— Begin Material provided —
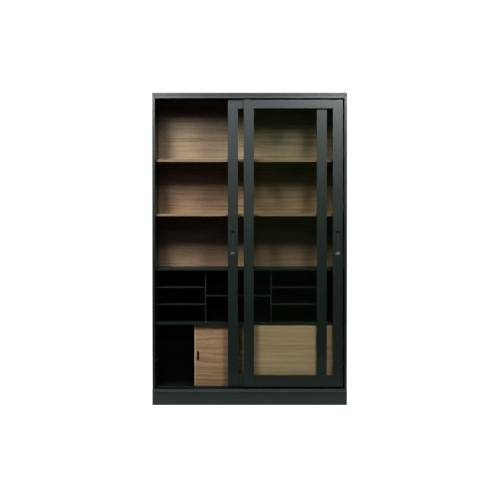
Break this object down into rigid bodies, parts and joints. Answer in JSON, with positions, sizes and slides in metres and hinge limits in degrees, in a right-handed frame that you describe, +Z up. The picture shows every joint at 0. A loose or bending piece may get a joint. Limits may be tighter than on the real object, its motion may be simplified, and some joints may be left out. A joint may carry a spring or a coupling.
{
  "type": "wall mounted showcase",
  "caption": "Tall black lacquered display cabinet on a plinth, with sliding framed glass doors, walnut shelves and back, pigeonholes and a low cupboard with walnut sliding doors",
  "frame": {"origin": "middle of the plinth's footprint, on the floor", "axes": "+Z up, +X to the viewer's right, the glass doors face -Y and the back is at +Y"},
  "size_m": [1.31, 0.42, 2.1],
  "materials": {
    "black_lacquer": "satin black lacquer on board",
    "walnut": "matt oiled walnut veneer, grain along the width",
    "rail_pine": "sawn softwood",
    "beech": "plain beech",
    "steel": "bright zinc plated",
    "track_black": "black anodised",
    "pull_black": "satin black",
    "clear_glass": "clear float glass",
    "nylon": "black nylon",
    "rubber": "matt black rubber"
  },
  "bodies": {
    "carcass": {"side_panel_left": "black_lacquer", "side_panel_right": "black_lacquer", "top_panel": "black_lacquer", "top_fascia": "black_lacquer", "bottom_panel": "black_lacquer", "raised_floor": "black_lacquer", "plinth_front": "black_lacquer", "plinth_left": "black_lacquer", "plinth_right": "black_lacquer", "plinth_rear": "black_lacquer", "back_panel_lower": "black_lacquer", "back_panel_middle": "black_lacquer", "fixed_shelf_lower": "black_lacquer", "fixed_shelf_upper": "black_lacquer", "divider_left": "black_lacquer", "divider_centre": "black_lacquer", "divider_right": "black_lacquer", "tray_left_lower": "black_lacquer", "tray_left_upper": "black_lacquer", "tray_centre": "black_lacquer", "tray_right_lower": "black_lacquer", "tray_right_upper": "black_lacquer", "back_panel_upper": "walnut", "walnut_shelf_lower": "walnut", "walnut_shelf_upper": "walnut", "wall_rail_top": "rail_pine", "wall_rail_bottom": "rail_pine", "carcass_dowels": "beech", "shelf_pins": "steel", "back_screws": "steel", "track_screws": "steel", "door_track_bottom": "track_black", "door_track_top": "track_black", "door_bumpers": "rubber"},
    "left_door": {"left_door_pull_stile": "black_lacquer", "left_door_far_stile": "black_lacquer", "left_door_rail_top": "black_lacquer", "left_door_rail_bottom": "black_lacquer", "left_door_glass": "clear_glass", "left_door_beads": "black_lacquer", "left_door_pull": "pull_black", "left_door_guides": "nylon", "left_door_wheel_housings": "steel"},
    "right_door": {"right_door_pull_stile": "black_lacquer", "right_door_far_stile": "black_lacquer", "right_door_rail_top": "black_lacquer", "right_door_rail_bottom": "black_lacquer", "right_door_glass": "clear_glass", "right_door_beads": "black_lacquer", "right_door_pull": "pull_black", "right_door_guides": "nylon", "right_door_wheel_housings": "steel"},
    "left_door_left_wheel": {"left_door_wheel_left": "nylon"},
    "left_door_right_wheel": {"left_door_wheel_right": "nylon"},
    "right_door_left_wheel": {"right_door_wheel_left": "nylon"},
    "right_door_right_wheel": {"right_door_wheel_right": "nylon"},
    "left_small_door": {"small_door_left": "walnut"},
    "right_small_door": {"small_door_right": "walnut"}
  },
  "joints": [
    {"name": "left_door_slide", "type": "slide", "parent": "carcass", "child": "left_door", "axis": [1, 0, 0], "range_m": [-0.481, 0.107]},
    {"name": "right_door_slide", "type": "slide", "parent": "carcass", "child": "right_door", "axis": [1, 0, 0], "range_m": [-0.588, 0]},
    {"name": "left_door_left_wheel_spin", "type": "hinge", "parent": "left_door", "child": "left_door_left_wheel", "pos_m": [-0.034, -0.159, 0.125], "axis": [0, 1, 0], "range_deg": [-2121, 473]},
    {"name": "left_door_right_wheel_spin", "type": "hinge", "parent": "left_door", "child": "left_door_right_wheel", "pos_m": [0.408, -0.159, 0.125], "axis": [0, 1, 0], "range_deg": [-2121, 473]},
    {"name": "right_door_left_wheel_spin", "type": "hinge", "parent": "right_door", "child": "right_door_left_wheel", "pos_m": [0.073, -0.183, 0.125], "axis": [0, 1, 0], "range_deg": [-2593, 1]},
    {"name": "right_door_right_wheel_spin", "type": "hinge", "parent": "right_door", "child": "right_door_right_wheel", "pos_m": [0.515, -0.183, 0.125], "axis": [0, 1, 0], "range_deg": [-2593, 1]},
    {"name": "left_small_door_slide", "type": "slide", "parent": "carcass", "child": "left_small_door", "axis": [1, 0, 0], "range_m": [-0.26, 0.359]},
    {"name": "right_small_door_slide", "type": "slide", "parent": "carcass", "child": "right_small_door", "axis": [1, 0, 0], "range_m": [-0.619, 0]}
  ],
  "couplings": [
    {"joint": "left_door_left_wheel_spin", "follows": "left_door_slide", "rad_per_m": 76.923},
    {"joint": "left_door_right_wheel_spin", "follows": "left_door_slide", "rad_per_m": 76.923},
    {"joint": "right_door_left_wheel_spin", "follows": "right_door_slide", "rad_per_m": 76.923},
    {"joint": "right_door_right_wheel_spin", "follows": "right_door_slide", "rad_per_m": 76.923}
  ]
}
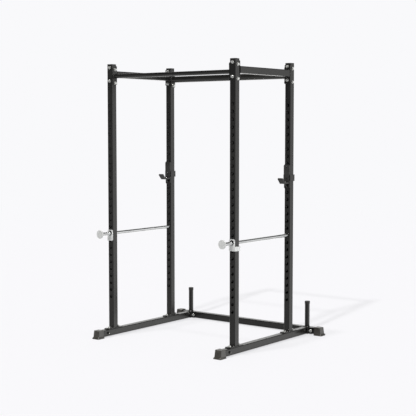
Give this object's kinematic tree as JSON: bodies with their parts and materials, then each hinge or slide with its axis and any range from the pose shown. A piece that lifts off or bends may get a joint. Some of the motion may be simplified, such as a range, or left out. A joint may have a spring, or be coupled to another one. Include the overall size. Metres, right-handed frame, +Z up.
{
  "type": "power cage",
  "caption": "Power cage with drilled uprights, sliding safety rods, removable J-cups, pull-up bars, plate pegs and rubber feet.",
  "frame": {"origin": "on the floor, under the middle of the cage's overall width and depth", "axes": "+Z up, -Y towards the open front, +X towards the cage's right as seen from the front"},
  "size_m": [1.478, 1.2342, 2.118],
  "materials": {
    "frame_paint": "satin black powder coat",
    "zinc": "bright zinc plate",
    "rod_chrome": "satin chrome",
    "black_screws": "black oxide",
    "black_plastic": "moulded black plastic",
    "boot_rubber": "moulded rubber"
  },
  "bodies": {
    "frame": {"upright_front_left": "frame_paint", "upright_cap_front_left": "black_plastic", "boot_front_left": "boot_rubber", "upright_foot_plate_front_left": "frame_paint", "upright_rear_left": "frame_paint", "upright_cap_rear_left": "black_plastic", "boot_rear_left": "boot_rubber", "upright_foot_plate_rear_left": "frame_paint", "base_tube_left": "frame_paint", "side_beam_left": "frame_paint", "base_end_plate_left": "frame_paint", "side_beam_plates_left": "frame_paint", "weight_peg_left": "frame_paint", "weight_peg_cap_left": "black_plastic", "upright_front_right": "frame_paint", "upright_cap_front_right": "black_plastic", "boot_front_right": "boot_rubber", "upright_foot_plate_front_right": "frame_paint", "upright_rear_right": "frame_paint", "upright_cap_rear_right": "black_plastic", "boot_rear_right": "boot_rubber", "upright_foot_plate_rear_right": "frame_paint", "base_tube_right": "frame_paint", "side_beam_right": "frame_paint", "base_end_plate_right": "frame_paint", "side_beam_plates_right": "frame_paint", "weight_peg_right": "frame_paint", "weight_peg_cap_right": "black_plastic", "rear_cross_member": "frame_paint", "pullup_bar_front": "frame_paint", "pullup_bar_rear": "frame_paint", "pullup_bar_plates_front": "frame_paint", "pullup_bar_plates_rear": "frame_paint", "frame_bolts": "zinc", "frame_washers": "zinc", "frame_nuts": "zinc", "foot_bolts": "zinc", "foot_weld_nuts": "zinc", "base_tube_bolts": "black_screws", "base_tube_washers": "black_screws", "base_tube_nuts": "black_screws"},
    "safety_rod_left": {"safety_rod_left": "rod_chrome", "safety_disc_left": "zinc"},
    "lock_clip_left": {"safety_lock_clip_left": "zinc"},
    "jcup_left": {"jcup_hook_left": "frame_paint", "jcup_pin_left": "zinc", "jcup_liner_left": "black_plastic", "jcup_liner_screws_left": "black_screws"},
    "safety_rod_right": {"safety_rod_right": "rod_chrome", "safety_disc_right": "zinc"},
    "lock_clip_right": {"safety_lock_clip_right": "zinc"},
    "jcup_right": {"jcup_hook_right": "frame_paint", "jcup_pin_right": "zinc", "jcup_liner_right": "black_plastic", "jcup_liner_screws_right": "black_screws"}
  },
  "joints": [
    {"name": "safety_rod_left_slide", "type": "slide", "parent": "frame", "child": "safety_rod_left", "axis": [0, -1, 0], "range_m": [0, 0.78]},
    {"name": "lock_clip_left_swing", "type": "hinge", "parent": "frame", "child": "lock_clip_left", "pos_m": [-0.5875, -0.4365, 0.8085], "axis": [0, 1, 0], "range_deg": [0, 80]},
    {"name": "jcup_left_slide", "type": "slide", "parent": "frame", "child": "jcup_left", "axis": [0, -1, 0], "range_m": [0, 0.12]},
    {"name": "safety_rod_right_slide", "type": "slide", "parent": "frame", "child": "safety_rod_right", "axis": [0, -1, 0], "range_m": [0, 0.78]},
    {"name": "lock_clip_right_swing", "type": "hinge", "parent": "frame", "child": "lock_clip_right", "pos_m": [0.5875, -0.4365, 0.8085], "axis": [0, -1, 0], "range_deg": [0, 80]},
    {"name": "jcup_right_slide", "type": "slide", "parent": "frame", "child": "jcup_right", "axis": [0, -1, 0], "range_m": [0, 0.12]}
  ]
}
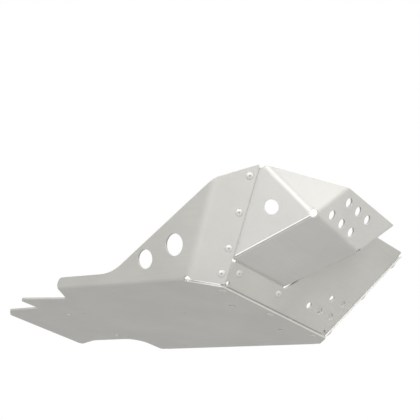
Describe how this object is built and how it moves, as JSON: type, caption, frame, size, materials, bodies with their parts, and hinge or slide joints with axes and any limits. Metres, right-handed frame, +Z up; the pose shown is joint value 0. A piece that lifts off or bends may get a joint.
— End Material provided —
Goal: Report each line of the material above where the word "limits" appears.

Response to this exercise:
Break this object down into rigid bodies, parts and joints. Answer in JSON, with positions, sizes and slides in metres and hinge limits in degrees, in a right-handed frame that you describe, +Z up. The picture shows every joint at 0. A loose or bending piece may get a joint. Limits may be tighter than on the real object, its motion may be simplified, and some joints may be left out. A joint may carry a spring or a coupling.
Describe how this object is built and how it moves, as JSON: type, caption, frame, size, materials, bodies with their parts, and hinge or slide joints with axes and any limits. Metres, right-handed frame, +Z up; the pose shown is joint value 0. A piece that lifts off or bends may get a joint.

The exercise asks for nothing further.